STATED TASK: Wherever the string "this" occurs in a line of these records, report that line.

^^^^^^^^^^^^^^^^

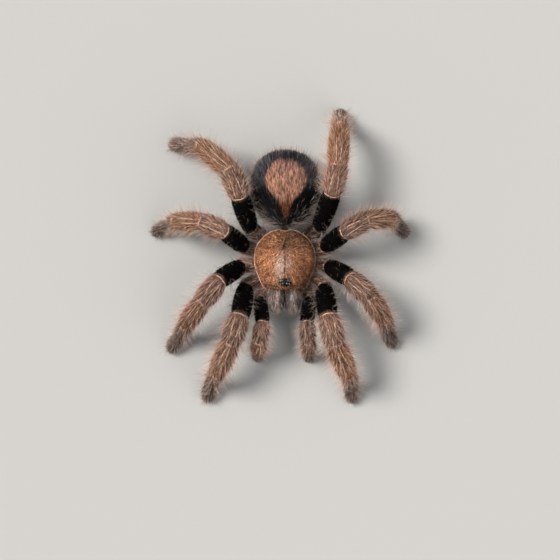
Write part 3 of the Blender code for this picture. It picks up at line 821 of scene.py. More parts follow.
# sheen and its tint, gloss, spread of brightness, darkest, gain at tip and root, then of the palest hairs
# the share they start at, how pale they are and their colour; last the roughness
hairLooks = {
    "velvet": (0.0, (190, 196, 214), 0.045, 0.8, 0.4, 0.4, 0.6, 0.97, 0.15, (60, 54, 52), 0.62),
    "leg": (0.05, (230, 205, 190), 0.25, 1.0, 0.3, 0.7, 0.45, 0.9, 0.25, (206, 176, 156), 0.6),
    "lock": (0.06, (230, 205, 190), 0.35, 0.8, 0.62, 0.6, 0.75, 0.6, 0.45, (218, 188, 168), 0.55),
    "bristle": (0.1, (235, 215, 200), 0.4, 0.8, 0.75, 0.3, 0.8, 0.25, 0.75, (214, 194, 180), 0.5),
    "abdomen": (0.05, (190, 196, 214), 0.11, 1.85, 0.26, 0.7, 0.5, 0.93, 0.3, (110, 104, 104), 0.5),
    "carapace": (0.06, (240, 205, 170), 0.28, 1.5, 0.32, 0.7, 0.5, 0.84, 0.45, (226, 178, 136), 0.45),
    "face": (0.15, (225, 220, 225), 0.6, 1.3, 0.25, 0.7, 0.6, 0.84, 0.5, (190, 174, 168), 0.5),
}
# scale, roughness and share of the fine noise; scale, detail and share of the blotches; bump and its depth;
# roughness and how far it varies; gloss coat and its roughness
surfaceLooks = {
    "skin": ((2600.0, 0.65, 0.31), (500.0, 2.0, 0.248), (0.5, 0.12), (0.55, 0.25), (0.0, 0.03)),
    "carapacePlate": ((3200.0, 0.6, 0.4), (700.0, 3.0, 0.3), (0.6, 0.1), (0.42, 0.2), (0.05, 0.4)),
}
glossLooks = {  # darkest and palest colour, roughness, scale of its clouds, gloss coat
    "eyeDark": ((10, 8, 8), (26, 20, 18), 0.04, 2500.0, 1.0),
    "eyePale": ((24, 21, 20), (62, 56, 52), 0.06, 2500.0, 1.0),
    "horn": ((9, 6, 5), (38, 16, 10), 0.2, 900.0, 0.35),
    "jointRim": ((158, 119, 97), (202, 166, 143), 0.55, 2200.0, 0.0),
    "carapaceMargin": ((168, 124, 98), (214, 178, 152), 0.5, 1600.0, 0.05),
}


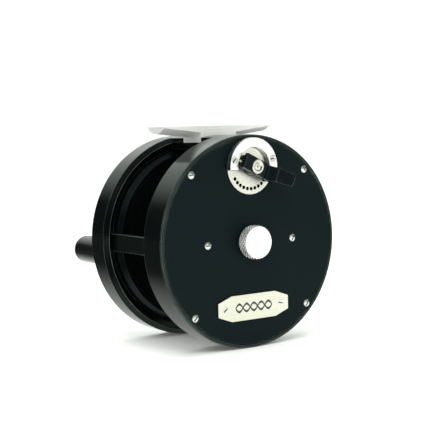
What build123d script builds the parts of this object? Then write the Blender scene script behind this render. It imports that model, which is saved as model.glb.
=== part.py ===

^^^^^^^^^^^^^^^^

WRITTEN RESPONSE:
Write part 3 of the Blender code for this picture. It picks up at line 821 of scene.py. More parts follow.
What build123d script builds the parts of this object? Then write the Blender scene script behind this render. It imports that model, which is saved as model.glb.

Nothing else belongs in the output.